Além da cortina, a pintura é composta por camadas de atividade. Há a borda próxima da mesa com panos coloridos pendurados de lado; depois, mais adiante, há o artista no seu cavalete; depois há o modelo de pé na extremidade mais distante da mesa; e finalmente a parede com o seu enorme mapa.

O propósito destas camadas é aumentar o impacto ilusionista da pintura. Como espectador, estamos a olhar para além da cortina e para dentro da sala, dentro da qual está a ser feita uma segunda pintura. Este efeito de camadas leva-nos de facto ao próprio tema da obra, construído a partir de uma subtil interacção de símbolos e alusões que, juntos, sugerem uma alegoria da própria pintura.

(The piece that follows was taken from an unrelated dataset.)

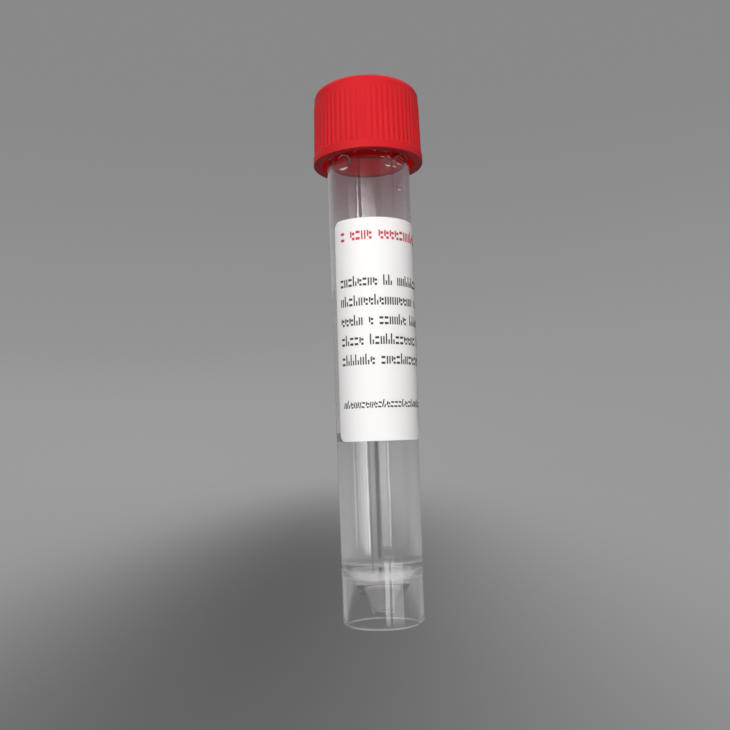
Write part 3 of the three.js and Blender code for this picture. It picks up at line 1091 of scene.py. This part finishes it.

O ponto focal da pintura é sem dúvida o modelo: uma jovem mulher de azul, de pé ao lado de uma janela. O brilho da técnica de Vermeer em capturar os efeitos da luz é demonstrado aqui, pela forma como o brilho da janela se difunde do canto superior esquerdo da pintura sem realmente mostrar a própria janela.

O modelo está carregado de vários itens que sugerem que ela está se fazendo passar por uma figura alegórica. Ela tem uma coroa de louros na cabeça, segura uma trombeta na mão direita e um livro na esquerda. O mais provável é que ela esteja vestida com o disfarce de Clio, a musa da história. As musas eram as deusas da inspiração criativa. Com o tempo, seu número foi estabelecido como nove e cada uma representava uma esfera de influência sobre a aprendizagem e as artes.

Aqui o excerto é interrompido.